Adjust the WSL2 memory limit in %UserProfile%\.wslconfig:
[wsl2]
memory=24GB
swap=8GB
Restart WSL2 after editing:
wsl --shutdown
GPU VRAM is managed separately — it is determined by your physical GPU and the Windows driver allocation. The Linux guest sees the full VRAM available on the host GPU, minus whatever Windows and other applications are using. For serious training work, close GPU-intensive Windows applications (games, GPU-accelerated browsers with many tabs) to maximize available VRAM.
The Debian Intel graphics guide covers the driver side for Intel GPUs, though integrated Intel graphics are generally insufficient for ML training — their utility is primarily inference on smaller models.
Performance expectations
Benchmarking WSL2 GPU compute against native Linux consistently shows 2–8% overhead depending on the workload. For training runs measured in hours, this translates to minutes of additional time — meaningful for large-scale production training but negligible for development iteration, hyperparameter tuning, and inference.
The overhead comes primarily from the DirectX translation layer and the memory copy between the VM and host. Workloads that are compute-bound (large matrix operations, transformer attention) show less overhead than workloads that are memory-bandwidth-bound (frequent small tensor operations, data loading).
Practical recommendations
For a development workflow where you are iterating on model architectures and running validation experiments, WSL2 with GPU passthrough is excellent. The ability to use Linux-native ML tooling while keeping your Windows desktop, file management, and communication applications running simultaneously is a genuine productivity advantage over dual-booting.

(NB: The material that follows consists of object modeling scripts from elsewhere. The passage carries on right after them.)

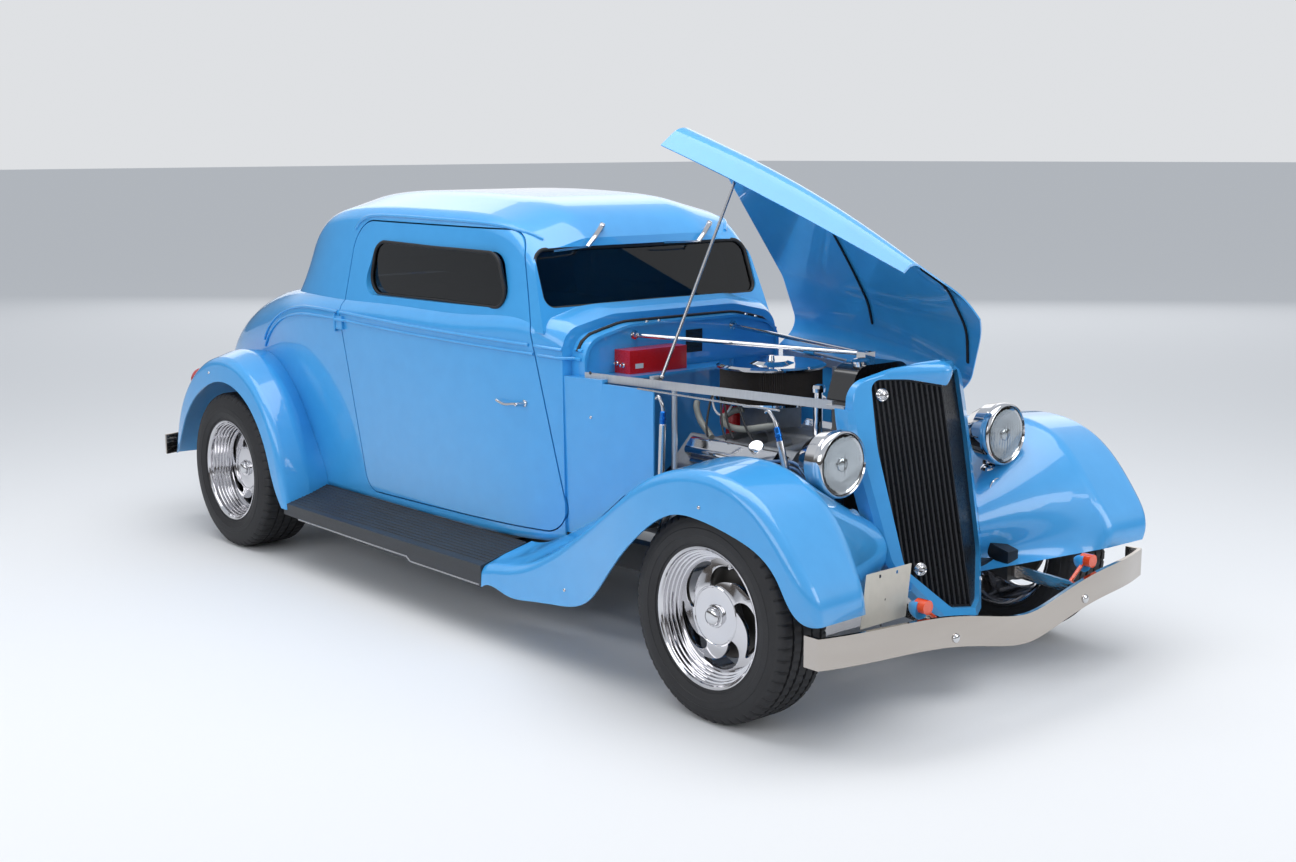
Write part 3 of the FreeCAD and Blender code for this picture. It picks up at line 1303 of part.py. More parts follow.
def main():
    cab, door, lid = build_cab()
    screen, side_glass, rear_glass = build_glass()
    seat_cut = tub(-SEAT_GAP).fuse(neck(-SEAT_GAP))
    front_fender = build_fender(FRONT_FENDER).cut(seat_cut)
    rear_fender = build_fender(REAR_FENDER).cut(seat_cut)
    hood = build_hood()
    floor = build_floor().cut(cab)
    lamp = outside(build_headlamp(), front_fender)
    tail_lamp = outside(build_tail_lamp(), rear_fender)
    board = build_running_board().cut(rear_fender)
    chassis = build_frame()
    shell = build_grille_shell().cut(chassis)
    front_fender = outside(front_fender.cut(chassis), shell.fuse(grille_slab(SHELL, -SHELL_LIP, SHELL_DEPTH)))
    radiator = outside(build_radiator(), shell)
    front_bumper = build_front_bumper()
    signal = outside(build_turn_signal(), front_bumper)
    wiper = outside(build_wiper(), cab)
    handle = outside(build_door_handle(), door)
    engine = outside(build_engine(), chassis)
    exhaust = build_exhaust().cut(engine)
    firewall = build_firewall()
    steering = outside(build_steering_wheel(), firewall)
    nodes = {
        "cab": [cab],
        "door_left": [door],
        "door_right": [mirrored(door)],
        "deck_lid": [lid],
        "firewall": [firewall],
        "floor": [floor],
        "fixed_glass": [screen, rear_glass],
        "glass_left": [side_glass],
        "glass_right": [mirrored(side_glass)],
        "frame": [chassis],
        "front_axle": [build_front_axle()],
        "knuckle_left": [build_knuckle()],
        "knuckle_right": [mirrored(build_knuckle())],
        "tie_rod": [build_tie_rod()],
        "rear_axle": [build_rear_axle()],
        "front_fenders": both_sides(front_fender),
        "rear_fenders": both_sides(rear_fender),
        "running_boards": both_sides(board),
        "grille_shell": [shell],
        "grille_bars": [build_grille_bars()],
        "radiator": [radiator],
        "stay_rods": [build_stay_rods().cut(firewall)],
        "hood": [with_prop_pin(opened(hood))],
        "hood_rails": [rail.cut(seat_cut).cut(shell) for rail in build_hood_rails()],
        "prop_rod": [build_prop_rod()],
        "headlamps": both_sides(lamp),
        "headlamp_lenses": both_sides(build_lens()),
        "front_bumper": [front_bumper],
        "rear_bumper": [build_rear_bumper()],
        "engine": [engine],
        "engine_chrome": [piece.cut(engine) for piece in build_engine_chrome()],
        "air_filter": [build_air_filter()],
        "exhaust": both_sides(exhaust),
        "seat": [build_seat()],
        "dashboard": [build_dashboard()],
        "steering_wheel": [steering],
        "door_handle_left": [handle],
        "door_handle_right": [mirrored(handle)],
        "tail_lamps": both_sides(tail_lamp),
        "turn_signals": both_sides(signal),
        "front_plate": [build_plate().cut(front_bumper)],
        "wipers": both_sides(wiper),
        "ignition_box": [build_ignition_box(), outside(turned(DISTRIBUTOR_SHAPE, DISTRIBUTOR, V(0, 0, 1)), engine)],
        "hose": [build_hose().cut([engine, radiator])],
    }
    for end in ("front", "rear"):
        wheel = build_wheel(end)
        tyre = build_tyre(end)
        nodes["wheel_%s_left" % end] = [wheel]
        nodes["wheel_%s_right" % end] = [mirrored(wheel)]
        nodes["tyre_%s_left" % end] = [tyre]
        nodes["tyre_%s_right" % end] = [mirrored(tyre)]
    for name, solids in nodes.items():
        export(name, solids)


main()
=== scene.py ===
import json
import math

import bmesh
import bpy
from mathutils import Matrix, Vector


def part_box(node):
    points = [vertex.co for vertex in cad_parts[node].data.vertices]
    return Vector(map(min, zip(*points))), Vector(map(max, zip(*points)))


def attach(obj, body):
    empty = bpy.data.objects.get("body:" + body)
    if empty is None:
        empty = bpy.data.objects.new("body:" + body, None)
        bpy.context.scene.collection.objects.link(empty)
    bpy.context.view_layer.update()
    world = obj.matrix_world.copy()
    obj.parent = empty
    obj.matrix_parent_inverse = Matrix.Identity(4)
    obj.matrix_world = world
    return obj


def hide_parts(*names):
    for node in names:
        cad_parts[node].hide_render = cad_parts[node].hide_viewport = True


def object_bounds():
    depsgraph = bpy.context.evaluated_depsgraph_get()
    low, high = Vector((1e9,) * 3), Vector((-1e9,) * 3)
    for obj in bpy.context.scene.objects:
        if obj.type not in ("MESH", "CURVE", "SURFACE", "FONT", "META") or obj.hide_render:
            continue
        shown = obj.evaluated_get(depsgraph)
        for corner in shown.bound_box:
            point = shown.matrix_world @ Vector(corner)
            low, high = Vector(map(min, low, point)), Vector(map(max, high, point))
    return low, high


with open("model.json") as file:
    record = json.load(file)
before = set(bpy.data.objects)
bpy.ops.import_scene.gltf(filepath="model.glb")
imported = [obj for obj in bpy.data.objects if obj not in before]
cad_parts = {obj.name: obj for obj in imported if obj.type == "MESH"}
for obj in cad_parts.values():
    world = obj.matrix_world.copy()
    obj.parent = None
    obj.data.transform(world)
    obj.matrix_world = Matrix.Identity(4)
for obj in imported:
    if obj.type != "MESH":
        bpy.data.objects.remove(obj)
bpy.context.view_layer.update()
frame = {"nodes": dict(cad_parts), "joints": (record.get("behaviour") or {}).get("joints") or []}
nodes = frame["nodes"]

# ---- chassis
# A pressed ladder frame and rear axle brushed with satin black, and a polished dropped front axle.
# The knuckles, tie rod and exhaust are polished too; everything is bolted or sprung to the frame.


def linear(code):
    """An sRGB hex colour as the linear RGBA that the shaders take."""
    parts = [int(code[i:i + 2], 16) / 255 for i in (1, 3, 5)]
    return tuple(c / 12.92 if c <= 0.04045 else ((c + 0.055) / 1.055) ** 2.4 for c in parts) + (1.0,)


def add_node(tree, kind, links=None, **settings):
    """One shader node, with its settings and input values, and with links into its inputs by name or number."""
    n = tree.nodes.new(kind)
    for name, value in settings.items():
        if name in n.inputs:
            n.inputs[name].default_value = value
        elif hasattr(n, name):
            setattr(n, name, value)
        else:
            n.inputs[name.replace("_", " ")].default_value = value
    for name, source in (links or {}).items():
        tree.links.new(source, n.inputs[name])
    return n


def new_tree(owner):
    """An empty node tree on a material or a world."""
    owner.use_nodes = True
    owner.node_tree.nodes.clear()
    return owner.node_tree


PATCH = 12.5  # grains across one drift of a finish's colour


def surface(name, light, dark, grain, bump, depth, rough, stretch=(1, 1, 1), **shader):
    """A finish between two colours and two roughnesses; its grain and the grain's depth are in millimetres."""
    per_metre = 1000 / grain
    material = bpy.data.materials.new(name)
    tree = new_tree(material)
    out = tree.nodes.new("ShaderNodeOutputMaterial")
    where = add_node(tree, "ShaderNodeTexCoord")
    way = add_node(tree, "ShaderNodeMapping", {"Vector": where.outputs["Object"]}, Scale=stretch)
    broad = add_node(tree, "ShaderNodeTexNoise", {"Vector": way.outputs["Vector"]},
                     Scale=per_metre / PATCH, Detail=4.0)
    fine = add_node(tree, "ShaderNodeTexNoise", {"Vector": way.outputs["Vector"]}, Scale=per_metre, Detail=3.0)
    colour = add_node(tree, "ShaderNodeMix", {"Factor": broad.outputs["Fac"]}, data_type="RGBA")
    colour.inputs[6].default_value = linear(light)
    colour.inputs[7].default_value = linear(dark)
    gloss = add_node(tree, "ShaderNodeMapRange", {"Value": fine.outputs["Fac"]}, To_Min=rough[0], To_Max=rough[1])
    relief = add_node(tree, "ShaderNodeBump", {"Height": fine.outputs["Fac"]}, Strength=bump,
                      Distance=depth / 1000)
    finish = add_node(tree, "ShaderNodeBsdfPrincipled", {"Base Color": colour.outputs[2],
                      "Roughness": gloss.outputs["Result"], "Normal": relief.outputs["Normal"]}, **shader)
    tree.links.new(finish.outputs["BSDF"], out.inputs["Surface"])
    return material


def dress(names, material):
    """A finish on CAD nodes, in place of what they came with."""
    for name in names:
        slots = nodes[name].data.materials
        slots.clear()
        slots.append(material)


# brushed chassis paint: near black, with a broad soft sheen from 1.4 mm brush and orange-peel texture
satin_black = surface("satin_black_paint", "#111214", "#1a1b1e", 1.4, 0.2, 0.3, (0.36, 0.5))
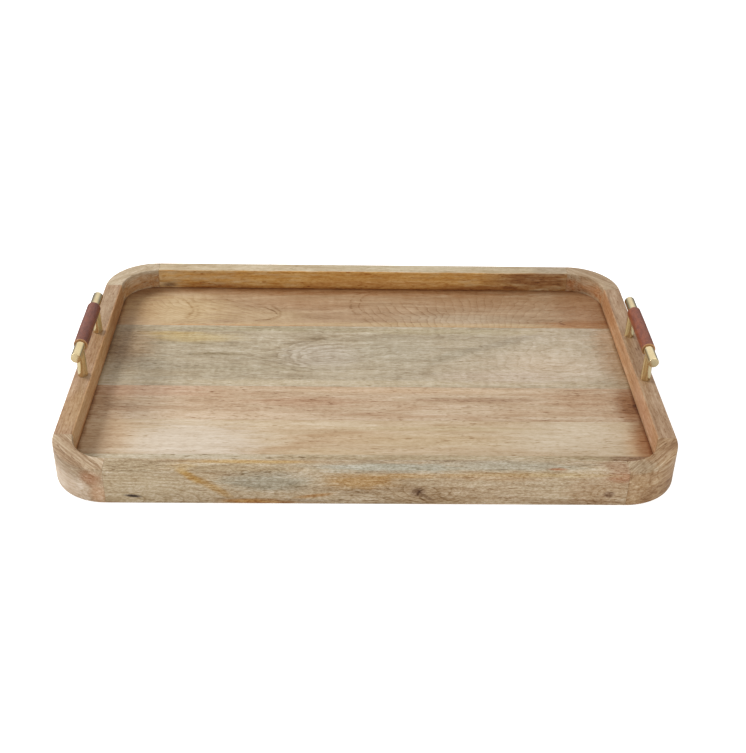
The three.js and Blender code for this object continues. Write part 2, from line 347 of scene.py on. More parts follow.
def board_outline(low_y, high_y, grow, ease):
    """One level of a floor board: the floor's outline cut off at the board's own seams."""
    radius = INSIDE_RADIUS + grow

    def reach(y):
        return CORNER_X + sqrt(radius**2 - max(0, abs(y) - CORNER_Y) ** 2)

    back = [
        (CORNER_X + radius * cos(turn), CORNER_Y + radius * sin(turn))
        for turn in quarter_turn(FLOOR_ARC_STEPS)
    ]
    front = [(x, -y) for x, y in reversed(back)]
    right = [(x, y) for x, y in front + back if low_y - SEAM_EASE < y < high_y + SEAM_EASE]
    if low_y > -INSIDE_Y:
        right.insert(0, (reach(low_y), low_y + ease))
    if high_y < INSIDE_Y:
        right.append((reach(high_y), high_y - ease))
    left = [(-x, y) for x, y in reversed(right)]
    return right + left


def build_floor_board(node, material):
    """A floor board with eased seams and a tongue where it meets the frame."""
    low, high = box_of(node)
    levels = [
        (low.z, -FLOOR_EDGE_GAP - SEAM_EASE, SEAM_EASE), (low.z + SEAM_EASE, -FLOOR_EDGE_GAP, 0),
        (TONGUE_BOTTOM, -FLOOR_EDGE_GAP, 0), (TONGUE_BOTTOM, TONGUE_LENGTH, 0),
        (TONGUE_TOP, TONGUE_LENGTH, 0), (TONGUE_TOP, -FLOOR_EDGE_GAP, 0),
        (high.z - SEAM_EASE, -FLOOR_EDGE_GAP, 0), (high.z, -FLOOR_EDGE_GAP - SEAM_EASE, SEAM_EASE),
    ]
    rings = []
    for height, grow, ease in levels:
        rings.append([(x, y, height) for x, y in board_outline(low.y, high.y, grow, ease)])
    finish_piece(new_object(f"{node}_fine", *skin(rings)), node, material)


# ---- handles ----


def circle(centre, radius):
    """A ring round a handle bar, which runs along Y."""
    return [
        (centre.x + radius * cos(turn), centre.y, centre.z + radius * sin(turn))
        for turn in whole_turn(BAR_STEPS)
    ]


def bar_axis(side):
    """The middle, radius and half length of a handle bar."""
    low, high = box_of(f"{side}_handle_bar")
    return (low + high) / 2, (high.x - low.x) / 2, (high.y - low.y) / 2


def build_bar(side, material):
    """The brass grip bar, with rounded rims and a blind hole above each post."""
    middle, radius, half = bar_axis(side)
    profile = []
    for turn in quarter_turn(ARC_STEPS):
        across = radius - BAR_EDGE + BAR_EDGE * sin(turn)
        profile.append((-half + BAR_EDGE - BAR_EDGE * cos(turn), across))
    profile += [(-along, across) for along, across in reversed(profile)]
    rings = [circle(middle + Vector((0, along, 0)), across) for along, across in profile]
    node = f"{side}_handle_bar"
    bar = new_object(f"{node}_fine", *skin(rings))
    cutters = []
    for end in ("front", "back"):
        stud = f"{side}_bar_stud_{end}"
        y = middle_of(stud)[1]
        top = box_of(stud)[1].z + HOLE_CLEARANCE
        below = middle.z - radius - 1
        cutters.append(drill(THREAD_RADIUS + HOLE_CLEARANCE, (middle.x, y, below), (middle.x, y, top)))
    cut_away(bar, cutters)
    finish_piece(bar, node, material)


def build_post(side, end, material):
    """A tapered brass post whose top is hollowed to the bar it carries."""
    node = f"{side}_post_{end}"
    low, high = box_of(node)
    x, y = middle_of(node)
    foot_radius = (high.x - low.x) / 2
    middle, bar_radius, _ = bar_axis(side)
    saddle = bar_radius + SADDLE_GAP

    def radius_at(height):
        share = (height - low.z) / (middle.z - low.z)
        return foot_radius + (POST_TOP_RADIUS - foot_radius) * share

    def saddle_height(offset):
        return middle.z - sqrt(saddle**2 - offset**2)

    def ring(radii, heights):
        points = zip(turns, radii, heights)
        return [(x + r * cos(turn), y + r * sin(turn), z) for turn, r, z in points]

    turns = whole_turn(POST_STEPS)
    rim = radius_at(middle.z - bar_radius)
    shoulder = [saddle_height(rim * cos(turn)) for turn in turns]
    rings = [ring([foot_radius - POST_FOOT_EASE] * POST_STEPS, [low.z] * POST_STEPS)]
    foot = low.z + POST_FOOT_EASE
    for row in range(POST_STRETCHES + 1):
        heights = [foot + (top - low.z - POST_FOOT_EASE) * row / POST_STRETCHES for top in shoulder]
        rings.append(ring([radius_at(z) for z in heights], heights))
    for share in SADDLE_SHARES:
        radii = [radius_at(top) * share for top in shoulder]
        rings.append(ring(radii, [saddle_height(r * cos(turn)) for r, turn in zip(radii, turns)]))
    post = new_object(f"{node}_fine", *skin(rings))
    radius = THREAD_RADIUS + HOLE_CLEARANCE
    screw_top = box_of(f"{side}_screw_{end}")[1].z + HOLE_CLEARANCE
    stud_bottom = box_of(f"{side}_bar_stud_{end}")[0].z - HOLE_CLEARANCE
    cut_away(post, [
        drill(radius, (x, y, low.z - 1), (x, y, screw_top)),
        drill(radius, (x, y, stud_bottom), (x, y, middle.z)),
    ])
    finish_piece(post, node, material)


def sleeve_wave(turn, along):
    """How far hand-wrapped leather stands off a true cylinder, with a butt seam underneath."""
    wave = 0.05 * sin(3 * turn + 0.09 * along) + 0.03 * sin(7 * turn - 0.16 * along + 1)
    from_seam = abs(remainder(turn + pi / 2, tau))
    return wave - BUTT_SEAM_DEPTH * exp(-((from_seam / BUTT_SEAM_WIDTH) ** 2))


def build_sleeve(side, material):
    """The leather sleeve: wrapped tight round the bar, with softly cut ends."""
    node = f"{side}_leather_sleeve"
    low, high = box_of(node)
    middle, bar_radius, _ = bar_axis(side)
    half = (high.y - low.y) / 2
    outer = (high.x - low.x) / 2 - SLEEVE_SLACK
    inner = bar_radius + SLEEVE_TIGHTNESS
    straight = half - SLEEVE_EDGE  # where the rounded rims begin
    # the wall's section, as place along the bar, radius and share of the waves
    rim = [(half, inner + SLEEVE_EDGE / 2, 0)]
    for turn in quarter_turn(ARC_STEPS):
        radius = outer - SLEEVE_EDGE + SLEEVE_EDGE * sin(turn)
        rim.append((straight + SLEEVE_EDGE * cos(turn), radius, 1))
    section = [(-straight, inner, 0), (straight, inner, 0), *rim]
    for i in range(1, SLEEVE_STRETCHES):
        section.append((straight * (1 - 2 * i / SLEEVE_STRETCHES), outer, 1))
    section += [(-along, radius, waviness) for along, radius, waviness in reversed(rim)]
    rings = []
    for along, radius, waviness in section:
        ring = []
        for turn in whole_turn(SLEEVE_STEPS):
            distance = radius + waviness * sleeve_wave(turn, along)
            x = middle.x + distance * cos(turn)
            ring.append((x, middle.y + along, middle.z + distance * sin(turn)))
        rings.append(ring)
    sleeve = new_object(f"{node}_fine", *skin(rings, closed=True))
    finish_piece(sleeve, node, material)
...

For production training runs on large models, the 5% overhead may justify a dedicated Linux machine or cloud GPU instances. The decision is economic rather than technical — calculate whether the overhead costs more in GPU-hours than the inconvenience of maintaining a separate Linux environment.
The WSL2 GPU stack is mature enough in 2026 that it is no longer an experiment. It is a legitimate ML development environment used by a substantial fraction of the ML community on Windows hardware.